__Objective__: Reproduce each line exactly.

::::

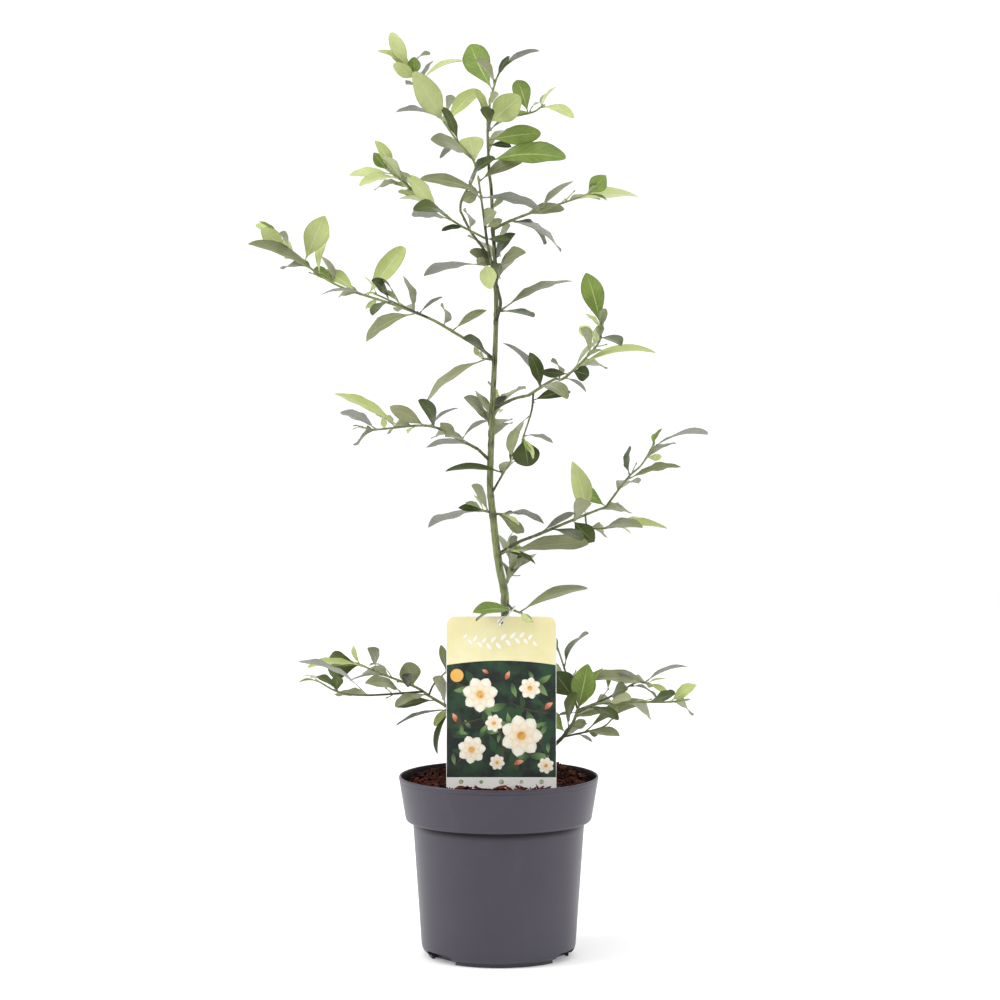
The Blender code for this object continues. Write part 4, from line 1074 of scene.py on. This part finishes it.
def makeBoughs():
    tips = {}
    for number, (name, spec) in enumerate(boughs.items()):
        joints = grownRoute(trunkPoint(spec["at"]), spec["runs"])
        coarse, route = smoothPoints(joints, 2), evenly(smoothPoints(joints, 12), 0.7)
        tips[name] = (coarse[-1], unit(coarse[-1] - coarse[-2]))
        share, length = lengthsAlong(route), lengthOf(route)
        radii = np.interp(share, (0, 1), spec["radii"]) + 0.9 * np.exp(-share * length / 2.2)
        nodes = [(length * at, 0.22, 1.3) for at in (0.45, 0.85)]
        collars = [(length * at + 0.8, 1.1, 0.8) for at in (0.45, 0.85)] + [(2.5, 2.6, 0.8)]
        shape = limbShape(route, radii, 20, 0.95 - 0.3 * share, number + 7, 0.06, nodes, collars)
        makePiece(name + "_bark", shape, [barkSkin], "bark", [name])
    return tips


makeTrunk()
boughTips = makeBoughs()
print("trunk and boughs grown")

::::

__Solution for this task__:
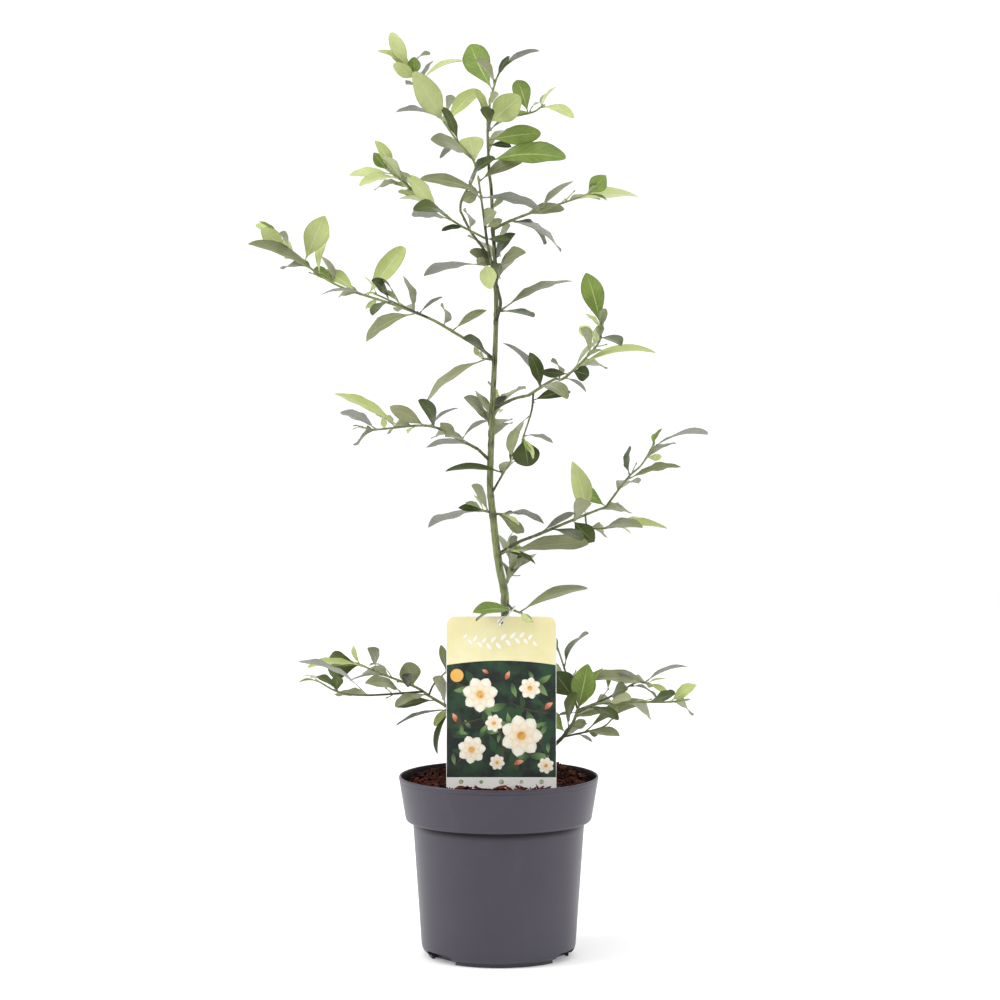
The Blender code for this object continues. Write part 4, from line 1074 of scene.py on. This part finishes it.
def makeBoughs():
    tips = {}
    for number, (name, spec) in enumerate(boughs.items()):
        joints = grownRoute(trunkPoint(spec["at"]), spec["runs"])
        coarse, route = smoothPoints(joints, 2), evenly(smoothPoints(joints, 12), 0.7)
        tips[name] = (coarse[-1], unit(coarse[-1] - coarse[-2]))
        share, length = lengthsAlong(route), lengthOf(route)
        radii = np.interp(share, (0, 1), spec["radii"]) + 0.9 * np.exp(-share * length / 2.2)
        nodes = [(length * at, 0.22, 1.3) for at in (0.45, 0.85)]
        collars = [(length * at + 0.8, 1.1, 0.8) for at in (0.45, 0.85)] + [(2.5, 2.6, 0.8)]
        shape = limbShape(route, radii, 20, 0.95 - 0.3 * share, number + 7, 0.06, nodes, collars)
        makePiece(name + "_bark", shape, [barkSkin], "bark", [name])
    return tips


makeTrunk()
boughTips = makeBoughs()
print("trunk and boughs grown")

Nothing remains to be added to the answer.